▶ Exercise goal: Go through the listing and pick out each line with the word "from" in it.
►
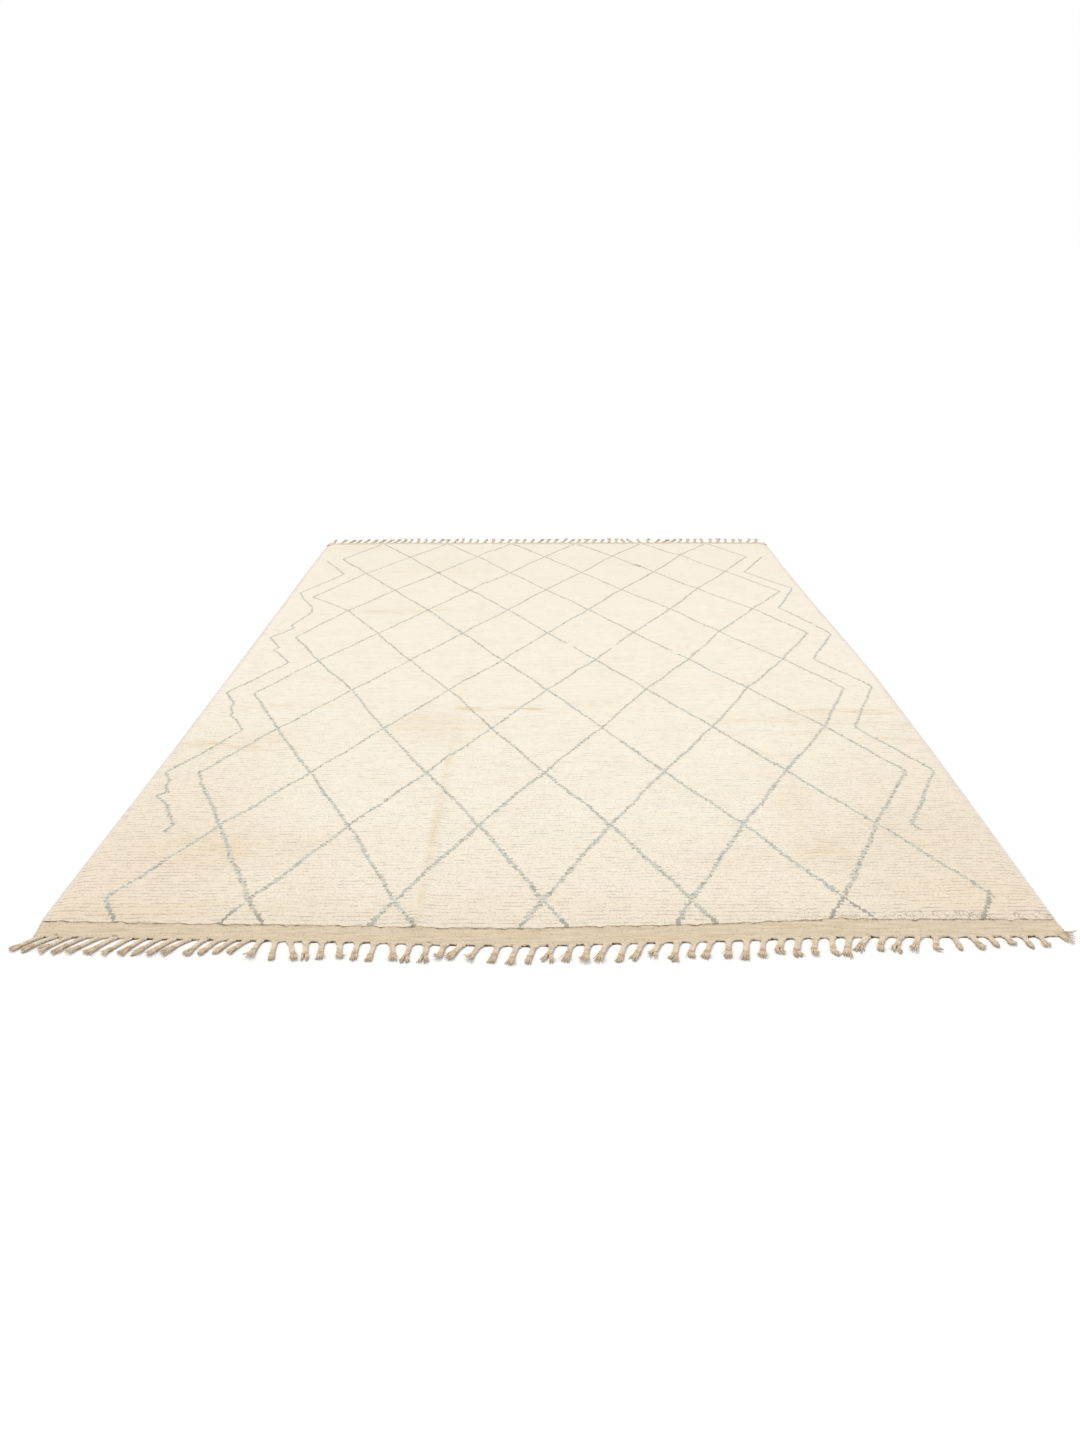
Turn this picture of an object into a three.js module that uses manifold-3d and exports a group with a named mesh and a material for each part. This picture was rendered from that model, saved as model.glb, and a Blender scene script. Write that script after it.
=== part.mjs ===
// A room-sized hand-knotted wool rug in the trellis style, lying flat on its back.
// A low pile field is woven between two flat-woven ends, whose warps are plaited
// into a fringe, and both long sides are overcast with a round selvedge cord.
// Millimetres, +Z up. +X runs across the rug, +Y along the warps to the far end,
// and the origin is on the underside, in the middle of the pile field.
import * as THREE from "three";
import { mergeVertices } from "three/addons/utils/BufferGeometryUtils.js";
import Module from "manifold-3d";

const wasm = await Module();
wasm.setup();

// Driving dimensions.
const RUG_WIDTH = 3000; // over both selvedges, at the corners
const PILE_LENGTH = 3864; // along the sides, without the flat-woven ends
const PILE_THICKNESS = 14; // foundation and pile together
const BAND_THICKNESS = 4; // the foundation alone
const SELVEDGE = 6; // diameter of the overcast side cord
const GAP = 0.3; // between neighbouring pieces

// How far the two long sides stand out from half the width, along the rug.
const SIDES = [
  { along: -2010, left: -9, right: 5 },
  { along: -1925, left: 3, right: 3 },
  { along: -1500, left: 1, right: 16 },
  { along: -950, left: -4, right: 32 },
  { along: -250, left: -3, right: 43 },
  { along: 250, left: -1, right: 34 },
  { along: 700, left: 0, right: 22 },
  { along: 1250, left: 5, right: 11 },
  { along: 2020, left: 4, right: 10 },
];

// Each end, across the rug: how far the pile's edge stands out from half its length
// and the depth of the flat-woven band, then the plaits that leave the band, with
// their lean from straight out in degrees, + towards +X, their length and pitch.
const NEAR_END = {
  outward: -1,
  outline: [
    { across: -1500, pileOut: 1, band: 67 },
    { across: -960, pileOut: 17, band: 68 },
    { across: -550, pileOut: 26, band: 70 },
    { across: -330, pileOut: 35, band: 71 },
    { across: -50, pileOut: 39, band: 75 },
    { across: 130, pileOut: 30, band: 76 },
    { across: 420, pileOut: 24, band: 73 },
    { across: 630, pileOut: 12, band: 76 },
    { across: 840, pileOut: -1, band: 80 },
    { across: 1500, pileOut: 4, band: 73 },
  ],
  fringe: [
    { across: -1500, lean: -56, length: 78, pitch: 43 },
    { across: -1350, lean: -44, length: 84, pitch: 43 },
    { across: -1150, lean: -32, length: 72, pitch: 43 },
    { across: -1040, lean: -42, length: 76, pitch: 43 },
    { across: -970, lean: -27, length: 60, pitch: 43 },
    { across: -870, lean: -34, length: 62, pitch: 43 },
    { across: -800, lean: -4, length: 66, pitch: 44 },
    { across: -740, lean: 16, length: 74, pitch: 48 },
    { across: -640, lean: 2, length: 76, pitch: 51 },
    { across: -400, lean: 3, length: 78, pitch: 51 },
    { across: -310, lean: -8, length: 74, pitch: 50 },
    { across: -220, lean: -34, length: 72, pitch: 51 },
    { across: -130, lean: -14, length: 80, pitch: 51 },
    { across: 200, lean: -20, length: 70, pitch: 51 },
    { across: 300, lean: -27, length: 66, pitch: 50 },
    { across: 420, lean: -12, length: 70, pitch: 50 },
    { across: 640, lean: -22, length: 68, pitch: 50 },
    { across: 840, lean: -13, length: 74, pitch: 50 },
    { across: 930, lean: -38, length: 66, pitch: 49 },
    { across: 1060, lean: -33, length: 64, pitch: 49 },
    { across: 1180, lean: 2, length: 58, pitch: 49 },
    { across: 1300, lean: 8, length: 50, pitch: 49 },
    { across: 1500, lean: 2, length: 50, pitch: 49 },
  ],
  // The near right corner has come undone and frays out sideways.
  tufts: [{ across: 1478, lean: 80, length: 74, curl: 3 }],
};
const FAR_END = {
  outward: 1,
  outline: [
    { across: -1500, pileOut: 24, band: 58 },
    { across: -1000, pileOut: 30, band: 60 },
    { across: -300, pileOut: 15, band: 60 },
    { across: 400, pileOut: 6, band: 61 },
    { across: 1000, pileOut: -2, band: 60 },
    { across: 1500, pileOut: -13, band: 60 },
  ],
  fringe: [
    { across: -1500, lean: 2, length: 74, pitch: 53 },
    { across: -1100, lean: 24, length: 74, pitch: 53 },
    { across: -900, lean: 4, length: 76, pitch: 53 },
    { across: -300, lean: 8, length: 78, pitch: 53 },
    { across: 100, lean: 16, length: 76, pitch: 53 },
    { across: 400, lean: 10, length: 78, pitch: 53 },
    { across: 600, lean: -18, length: 86, pitch: 53 },
    { across: 800, lean: 30, length: 78, pitch: 53 },
    { across: 1100, lean: 8, length: 78, pitch: 53 },
    { across: 1500, lean: 20, length: 74, pitch: 53 },
  ],
  tufts: [],
};

// Where each overcast cord stops, short of the edge of the flat-woven ends.
const CORD_STOPS = [
  { name: "selvedge_left", side: -1, near: 2, far: 2 },
  { name: "selvedge_right", side: 1, near: 30, far: 2 },
];

// The pile's rim: how far in from the edge, and its share of the full thickness.
const RIM = [
  { inset: 0, share: 0.62 },
  { inset: 5, share: 0.88 },
  { inset: 18, share: 1 },
];
const RIM_REACH = 18;

// Lengthwise folds left from storing, as soft ridges.
const CREASES = [
  { across: -380, height: 5, halfWidth: 45 },
  { across: 880, height: 4, halfWidth: 50 },
];

const PLAIT = {
  width: 16,
  height: 7,
  rootInset: 24, // from the side of the cloth to the first and last root
  rootDepth: 10, // how far a plait's root is fused into the band
  clearance: 4, // between neighbouring plaits
  leanSpread: 5, // degrees either way from the table
  lengthSpread: 6,
  curlSpread: 8, // how far a loose tip curls aside
  pitchSpread: 3,
};
// A plait's stations: shares of its length, width and height, and of its curl.
const PLAIT_STATIONS = [
  { along: 0, wide: 1.7, high: 0.5, curl: 0 },
  { along: 0.13, wide: 1.25, high: 0.75, curl: 0 },
  { along: 0.27, wide: 0.95, high: 1, curl: 0.05 },
  { along: 0.62, wide: 1, high: 1, curl: 0.35 },
  { along: 0.82, wide: 1.1, high: 1, curl: 0.7 },
  { along: 1, wide: 1.35, high: 0.7, curl: 1 },
];
const WIDEST_TIP = 1.35;

const COLUMN_STEP = 150;
const ROW_STEP = 190;
const SELVEDGE_SIDES = 6;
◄
▶ Output for this exercise:
Turn this picture of an object into a three.js module that uses manifold-3d and exports a group with a named mesh and a material for each part. This picture was rendered from that model, saved as model.glb, and a Blender scene script. Write that script after it.
import * as THREE from "three";
import { mergeVertices } from "three/addons/utils/BufferGeometryUtils.js";
import Module from "manifold-3d";
// How far the two long sides stand out from half the width, along the rug.
// Each end, across the rug: how far the pile's edge stands out from half its length
// their lean from straight out in degrees, + towards +X, their length and pitch.
// The pile's rim: how far in from the edge, and its share of the full thickness.
// Lengthwise folds left from storing, as soft ridges.
  rootInset: 24, // from the side of the cloth to the first and last root
  leanSpread: 5, // degrees either way from the table